The next step for the new materials is making them into capacitators that are approximately 10 nanometers thick and 20 to 30 nanometers in lateral dimensions, which is a difficult engineering challenge. The researchers need to create a way to control the growth of the materials so there are no issues such as imperfections in the materials. Trolier-McKinstry said that solving these issues will be key to whether these materials are usable in new technologies — cell phones with chips that use much less energy, allowing sustained operation for a week or more.
“When developing new materials, you have to find out how they fail, and then understand how to mitigate those failure mechanisms,” Trolier-McKinstry said. “And for every single application, you need to decide what are the essential properties, and how will they evolve over time. And until you've made some measurements on that, you don't know what the big challenges are going to be, and the reliability and manufacturability are huge in terms of whether this material ends up in your cell phone in five years.”

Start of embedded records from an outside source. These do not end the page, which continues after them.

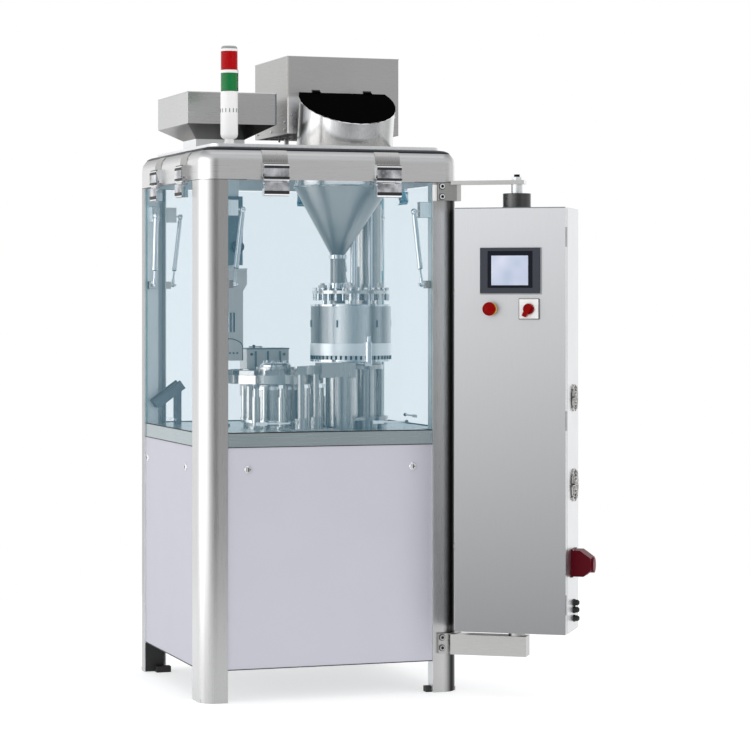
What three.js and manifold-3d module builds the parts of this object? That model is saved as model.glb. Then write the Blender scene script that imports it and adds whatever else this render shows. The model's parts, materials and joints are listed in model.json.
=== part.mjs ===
// Rotary capsule filler: a rounded stainless frame with four top-hinged glass doors on gas struts,
// a filling turret on the work table, hoppers on top, and a control cabinet on a swivel arm.
// Millimetres, +Z up.  Inside the "machine" group, x = 0 is the left outer face, y = 0 is the
// front face and z = 0 is the floor; the group then moves so that the whole object's box has its
// bottom centre at the origin.
import * as THREE from 'three';
import { mergeVertices } from 'three/addons/utils/BufferGeometryUtils.js';
import Module from 'manifold-3d';

const wasm = await Module();
wasm.setup();

// ---------------------------------------------------------------- driving dimensions
const WIDTH = 826;               // frame, outside, left to right
const DEPTH = 800;               // frame, outside, front to back
const GAP = 0.3;                 // between pieces that touch
const CORNER = 55;               // radius of the frame's vertical corners
const SHEET = 4;                 // wall of the bent-sheet posts and of the top frame
const POST_LIP = 46;             // inward return of a post's legs
const FRONT_LEFT_POST = { width: 82, depth: 110 };
const FRONT_RIGHT_POST = { width: 88, depth: 110 };
const BACK_LEFT_POST = { width: 82, depth: 83 };
const BACK_RIGHT_POST = { width: 88, depth: 83 };

const PANEL_BOTTOM = 98;         // lower edge of the painted panels
const TABLE_BOTTOM = 768;
const TABLE_TOP = 810;
const RING_BOTTOM = 1576;        // seam between the posts and the top frame
const RING_TOP = 1673;
const RING_ROUND = 40;           // rounding of the top frame's upper edge
const PLATE_TOP = 1679;          // top of the thin roof plate

const PANE_FRONT = 4;            // glass doors, measured inwards from the outer face
const PANE_BACK = 10;
const PANE_BOTTOM = 813;
const PANE_TOP = 1572;
const PANE_SIDE_GAP = 2;

const HINGE_OUT = 10;            // door hinge axis, outside the outer face
const HINGE_LENGTH = 80;
const HINGE_LEAF = 50;           // height of a leaf from the hinge axis
const KNUCKLE_RADIUS = 6;
const HINGE_PIN_RADIUS = 2.5;

const STRUT_TOP = { inset: 53, y: 26, z: 1485 };       // pivot on the post
const STRUT_BOTTOM = { inset: 27, y: 26, z: 1260 };    // pivot on the door
const STRUT_RADIUS = 8;
const STRUT_BODY = 176;          // length of the cylinder below its eye
const ROD_RADIUS = 3.6;

const ARM_TURN = THREE.MathUtils.degToRad(-33.8);      // the arms and the cabinet at rest
const PIVOT = { x: 970.7, y: -114.5 };
const CABINET = { width: 344, depth: 209, bottom: 200, top: 1493, door: 22 };
const ARM_REACH = 204;           // from the pivot back to the bracket on the post

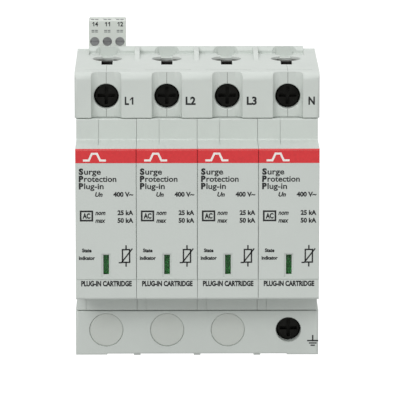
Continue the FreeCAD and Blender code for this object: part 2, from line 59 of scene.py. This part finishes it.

Other Penn State researchers on the project include Kevin Ferri, recent doctoral recipient in materials science and engineering and first author on the paper; Saiphaneendra Bachu, graduate student; Wanlin Zhu, assistant research professor; and John Hayden, graduate student, from the Department of Materials Science and Engineering and the Materials Research Institute; and also Mario Imperatore, graduate student, and Chris Giebink, associate professor, from the School of Electrical Engineering and Computer Science.
The U.S. Department of Energy and the National Science Foundation supported this research.